Seattle Seahawks DE Ziggy Ansah (shoulder) will make his season debut Sunday, Sept. 22, against the New Orleans Saints. 'Ziggy's ready to play,' Seahawks head coach Pete Carroll said Friday, Sept. 20. 'Ready to play football. We're excited to see that. It has been a really good process to get him to this where he's in good shape too. He's worked hard and long, so he's in better shape than sometimes when a guy is just coming back. We'll be able to get him a bunch of plays here in this game, and we're looking forward to his participation with us.'
Washington Redskins TE Jordan Reed (concussion) was ruled out for Week 3 Saturday, Sept. 21. He'll miss Washington's game against the Chicago Bears on Monday Night Football.

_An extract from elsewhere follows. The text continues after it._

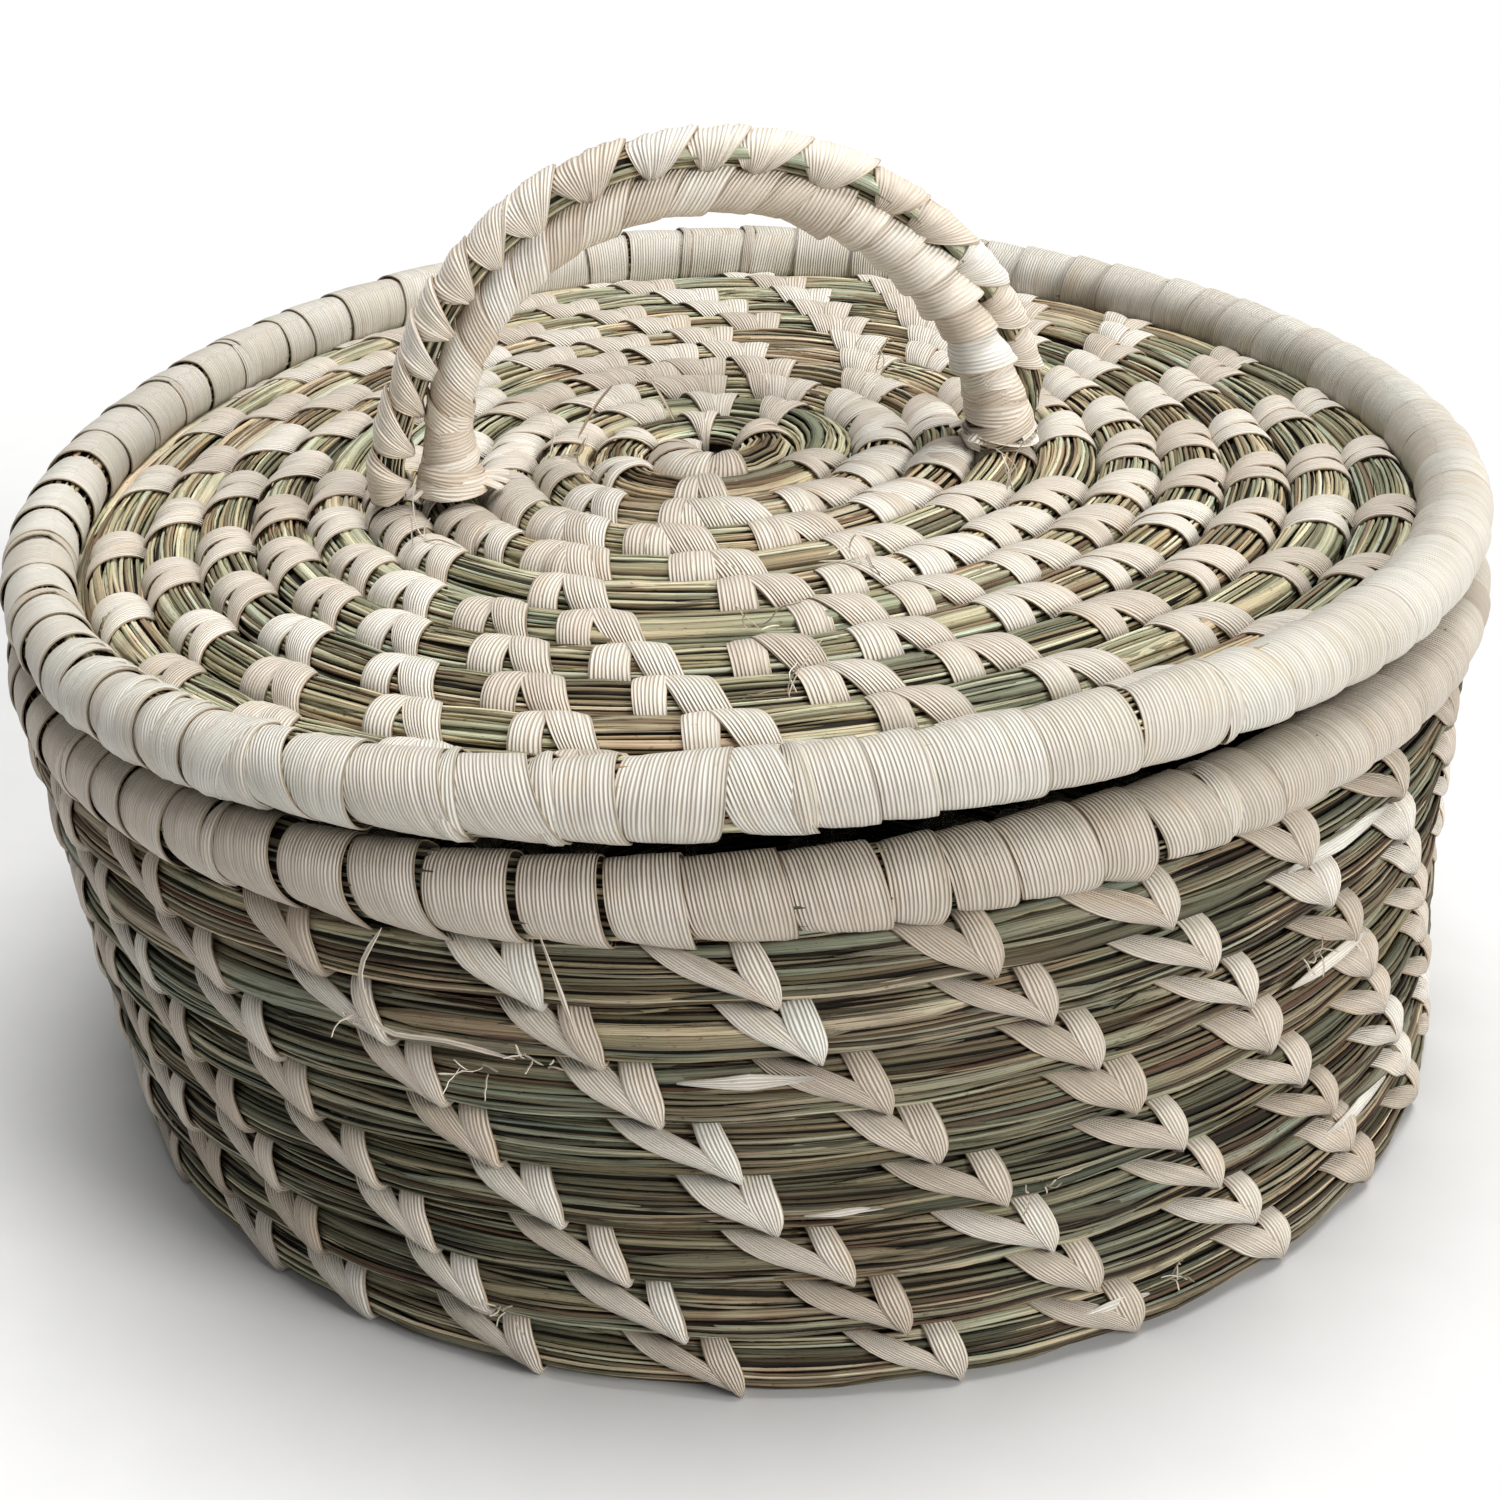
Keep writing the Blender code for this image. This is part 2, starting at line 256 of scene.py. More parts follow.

Fantasy Spin: Backup Vernon Davis has seven catches for 88 yards and a touchdown through two games in place of Reed this season. Fantasy managers should be moving on from Reed at this point with Davis just one of the viable replacements available on the waiver wire.
Minnesota Vikings wide receiver Adam Thielen has seen his production capped by Kirk Cousins' rough start, though he secured 5-of-8 targets for 75 yards in Week 2. He has a golden opportunity to break out in Week 3's tilt as the Vikings will face the Raiders and their tissue-soft secondary at home. Thielen lines up everywhere, but he should see Daryl Worley (4.64 40-yard dash) the most in coverage on Sunday. Advantage - Adam Thielen. The Vikings are big favorites (-8.5), which will likely lead to featuring Dalvin Cook and the rushing attack. However, Thielen should still be started as a low-end WR1/high-end WR2 as his 26% target share leads the team and he should be able to torch the Raiders even on limited opportunities. He's also a sneaky tournament play in daily formats as he could go under-owned and has a high ceiling.